>> BEGIN
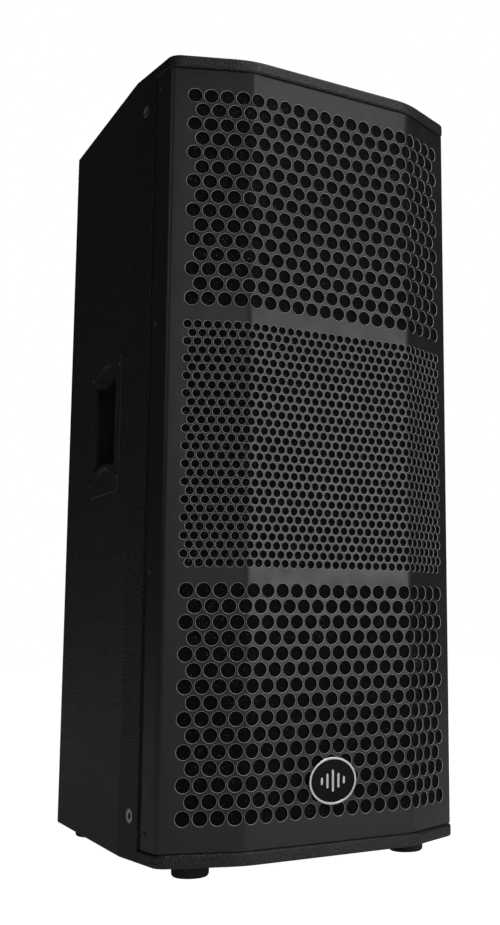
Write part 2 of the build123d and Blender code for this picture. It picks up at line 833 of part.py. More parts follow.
def input_plate():
    y = rear_y
    rim = RectangleRounded(plate_width, plate_height, plate_corner)
    plate = rear_plane(0).location * extrude(rim, -plate_thickness)
    rim -= RectangleRounded(cutout_width, cutout_height, plate_corner)
    gasket = rear_plane(plate_thickness).location * extrude(rim, -gasket_thickness)
    screws = []
    for x, z in plate_screw_places():
        plate -= rod_y(2.0 + fit, y - 5, y + 1, x, z)
        plate -= rod_y(4.2, y - 1.4, y + 1, x, z)
        gasket -= rod_y(2.0 + fit, y - 8, y + 1, x, z)
        screws.append(pan_screw(facing(x, y - 1.4, z, (0, 1)), 3.8, 1.3, 2.0, 14))
    for x in socket_xs:
        plate -= rod_y(14.0 + fit, y - 4, y + 1, x, mid_z)
        for i in (-1, 1):
            plate -= rod_y(1.5 + fit, y - 4, y + 1, x + 14.0 * i, mid_z + 14.0 * i)
            plate -= rod_y(2.6 + fit, y - 0.6, y + 1, x + 14.0 * i, mid_z + 14.0 * i)
    plate -= board(selector_x - 7, selector_x + 7, y - 4, y + 1, mid_z - 4, mid_z + 4)
    for i in (-1, 1):
        plate -= rod_y(1.5 + fit, y - 4, y + 1, selector_x + 14.0 * i, mid_z)
    for x, z in standoff_places():
        plate -= rod_y(1.5 + fit, y - 4, y + 1, x, z)
    save("input_plate", plate)
    save("input_gasket", gasket)
    save("input_plate_screws", *screws)


def speaker_sockets():
    """Four-pole locking loudspeaker sockets: a round cavity around a post with four contacts."""
    y = rear_y
    sockets = []
    screws = []
    for x in socket_xs:
        shell = rod_y(14, y - 26, y - plate_thickness, x, mid_z)
        rear_flange = board(x - 17, x + 17, y - plate_thickness - 3, y - plate_thickness, mid_z - 17, mid_z + 17)
        nose = rod_y(14, y - plate_thickness - 1, y - 0.4, x, mid_z)
        socket = shell + rear_flange + nose - rod_y(socket_cavity, y - 18, y, x, mid_z)
        socket -= board(x - 2, x + 2, y - 18, y, mid_z, mid_z + 13)
        socket += rod_y(5, y - 19, y - 4, x, mid_z)
        for i in (-1, 1):
            hole_x = x + 14.0 * i
            hole_z = mid_z + 14.0 * i
            socket -= rod_y(1.5 + fit, y - 30, y - plate_thickness + 1, hole_x, hole_z)
            screws.append(pan_screw(facing(hole_x, y, hole_z, (0, 1)).offset(-0.6), 2.6, 0.6, 1.5, 8))
        for i in (-1, 1):
            socket += board(x + i * 8 - 2.4, x + i * 8 + 2.4, y - 34, y - 25, mid_z - 0.4, mid_z + 0.4)
        sockets.append(socket)
    save("speaker_sockets", *sockets)
    save("socket_screws", *screws)


def selector_switch():
    """Two-position slide switch that selects full range or bi-amplified wiring."""
    y = rear_y - plate_thickness
    housing = board(selector_x - 12, selector_x + 12, y - 12, y, mid_z - 7, mid_z + 7)
    ears = board(selector_x - 18, selector_x + 18, y - 1, y, mid_z - 7, mid_z + 7)
    room = board(selector_x - 6.5, selector_x + 6.5, y - 8, y + 1, mid_z - 3.5, mid_z + 3.5)
    housing = housing + ears - room
    for i in (-1, 1):
        housing -= rod_y(1.5 + fit, y - 2, y + 1, selector_x + 14.0 * i, mid_z)
    lever_x = selector_x - 2.5
    slider = board(lever_x - 3.6, lever_x + 3.6, y - 7.6, y - 3, mid_z - 3.2, mid_z + 3.2)
    slider += board(lever_x - 2.2, lever_x + 2.2, y - 4, y + 2.4, mid_z - 3.2, mid_z + 3.2)
    save("selector_housing", housing)
    save("selector_slider", slider)


def standoff_places():
    return [(i * 62, mid_z + j * 40) for i in (-1, 1) for j in (-1, 1)]


def crossover():
    """Passive filter board on four standoffs behind the input plate."""
    half_x = 68.0
    half_z = 46.0
    card = board(-half_x, half_x, board_y, board_y + 1.6, mid_z - half_z, mid_z + half_z)
    posts = []
    for x, z in standoff_places():
        card -= rod_y(2.6, board_y - 1, board_y + 3, x, z)
        post = rod_y(4, board_y + 1.6, plate_face_y, x, z)
        posts.append(post + rod_y(2.5, board_y - 2, board_y + 1.6, x, z))
    coils = [
        tube_y(14, 27, board_y - 24, board_y, -34, mid_z + 4),
        tube_y(9, 18, board_y - 16, board_y, 20, mid_z + 22),
        tube_y(9, 18, board_y - 16, board_y, 22, mid_z - 20),
    ]
    capacitors = []
    for z, radius in ((24, 7.5), (6, 7.5), (-12, 5.5), (-26, 5.5)):
        centre = Pos(52, board_y - radius - 0.1, mid_z + z)
        capacitors.append(fillet((centre * Cylinder(radius, 12)).edges(), 1))
    resistors = []
    for z in (-40.0, 40.0):
        resistors.append(board(-58, -34, board_y - 9, board_y, mid_z + z - 5, mid_z + z + 5))
        resistors.append(board(-28, -4, board_y - 9, board_y, mid_z + z - 5, mid_z + z + 5))
    save("crossover_board", card)
    save("board_standoffs", *posts)
    save("crossover_coils", *coils)
    save("crossover_capacitors", *capacitors)
    save("crossover_resistors", *resistors)


# Wiring


def lead(points):
    """A round two-core lead along straight runs joined by tangent arcs."""
    radii = []
    for before, here, after in zip(points, points[1:], points[2:]):
        a = Vector(*here) - Vector(*before)
        b = Vector(*after) - Vector(*here)
        radii.append(0.45 * min(a.length, b.length) / tan(radians(a.get_angle(b) / 2)))
    path = FilletPolyline(*points, radius=radii)
    section = Plane(origin=path @ 0, z_dir=path % 0) * Circle(lead_radius)
    tube = sweep(section, path=path)
    ideal = pi * lead_radius ** 2 * path.length
    print("lead", round(path.length), "mm, volume ratio", round(tube.volume / ideal, 4), [round(r) for r in radii])
    return tube


def internal_leads():
    """Leads from the filter board to each woofer and to the compression driver."""
    start_y = board_y - 1
    woofer_leads = []
    for side in (1, -1):
        route = [
            (-10, start_y, 30), (-12, start_y - 32, 34), (-16, start_y - 60, 70), (-14, start_y - 88, 130),
            (-6, 76, 190), (4, 28, 232), (14, -35, 232),
        ]
        woofer_leads.append(lead([(x, y, mid_z + side * z) for x, y, z in route]))
    treble = lead([
        (0, start_y, mid_z), (2, start_y - 30, mid_z - 2), (8, 128, mid_z - 14), (18, 88, mid_z - 30),
        (22, 52, mid_z - 44), (22, 34, mid_z - 58), (22, 11, mid_z - 66),
    ])
    save("internal_leads", *woofer_leads, treble)


def build():
    os.makedirs("parts", exist_ok=True)
    shell_panels()
    side_walls()
    rear_panel()
    baffle_board()
    braces()
    acoustic_lining()
    grille()
    grille_foam()
    grille_screws()
    badge()
    handles()
    rigging_inserts()
    rubber_feet()
    woofers()
    horn()
    compression_driver()
    port_tubes()
    input_plate()
    speaker_sockets()
    selector_switch()
    crossover()
    internal_leads()


build()
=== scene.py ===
import bmesh
import bpy
import json
from math import atan2, cos, pi, radians, sin, tan
from mathutils import Euler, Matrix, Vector


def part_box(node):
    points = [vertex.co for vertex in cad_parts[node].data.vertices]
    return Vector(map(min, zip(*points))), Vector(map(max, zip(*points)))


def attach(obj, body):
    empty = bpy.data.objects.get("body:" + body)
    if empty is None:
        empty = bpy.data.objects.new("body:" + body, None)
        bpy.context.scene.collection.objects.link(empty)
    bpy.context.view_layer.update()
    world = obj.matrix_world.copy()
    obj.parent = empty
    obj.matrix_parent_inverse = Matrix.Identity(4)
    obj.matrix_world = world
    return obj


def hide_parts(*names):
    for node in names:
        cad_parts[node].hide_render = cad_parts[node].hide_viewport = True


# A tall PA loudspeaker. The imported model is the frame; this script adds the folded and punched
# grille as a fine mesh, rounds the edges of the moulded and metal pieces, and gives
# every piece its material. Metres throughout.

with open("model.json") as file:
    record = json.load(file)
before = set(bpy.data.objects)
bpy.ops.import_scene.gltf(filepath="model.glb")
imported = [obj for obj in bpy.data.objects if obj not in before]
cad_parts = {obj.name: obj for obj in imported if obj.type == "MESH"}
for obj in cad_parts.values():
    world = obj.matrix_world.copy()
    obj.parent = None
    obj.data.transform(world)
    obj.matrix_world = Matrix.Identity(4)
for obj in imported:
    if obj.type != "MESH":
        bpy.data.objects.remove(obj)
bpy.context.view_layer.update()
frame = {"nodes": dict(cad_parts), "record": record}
scene = bpy.context.scene
nodes = frame["nodes"]
slot_of = {row["node"]: row["material_slot"] for row in frame["record"]["subparts"]}
bodies = frame["record"]["behaviour"]["bodies"]
body_of = {node: body for body, members in bodies.items() for node in members}
MM = 0.001


# Camera, floor and lights

CAMERA_PLACE = (-0.9946, -1.8025, 0.3285)
CAMERA_YAW = 34.223
CAMERA_PITCH = 8.938
CAMERA_ROLL = -0.186
SENSOR_WIDTH = 36.0
FOCAL_SHARE = 1.3922  # focal length as a share of the sensor's longer side
SHIFT_X = -0.1243
SHIFT_Y = -0.0405
LIGHTS = (  # name, bearing to the right of the front and elevation in degrees, power in watts
    ("low_key", 30, 5, 17.4),
    ("high_key", 30, 35, 7.6),
    ("overhead", 30, 60, 24.0),
    ("front_left", -18, 20, 3.2),
    ("low_left", -18, 3, 2.6),
    ("left", -70, 20, 3.4),
)
LIGHT_TARGET = Vector((0.0, 0.0, 0.6))
LIGHT_DISTANCE = 3.0
LIGHT_SIZE = 1.2
FLOOR_HALF = 9.0
FLOOR_GLOW = 0.08  # what it gives to the object; the camera sees it nearly white
WORLD_GLOW = 0.018  # likewise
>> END
Beginning with the line that contains "rubber_feet()" and ending with the line that contains "zip(*points))), Vector(map(max, zip(*points)))", repeat exactly those lines and no others.

■ Answer to the problem ■
    rubber_feet()
    woofers()
    horn()
    compression_driver()
    port_tubes()
    input_plate()
    speaker_sockets()
    selector_switch()
    crossover()
    internal_leads()


build()
=== scene.py ===
import bmesh
import bpy
import json
from math import atan2, cos, pi, radians, sin, tan
from mathutils import Euler, Matrix, Vector


def part_box(node):
    points = [vertex.co for vertex in cad_parts[node].data.vertices]
    return Vector(map(min, zip(*points))), Vector(map(max, zip(*points)))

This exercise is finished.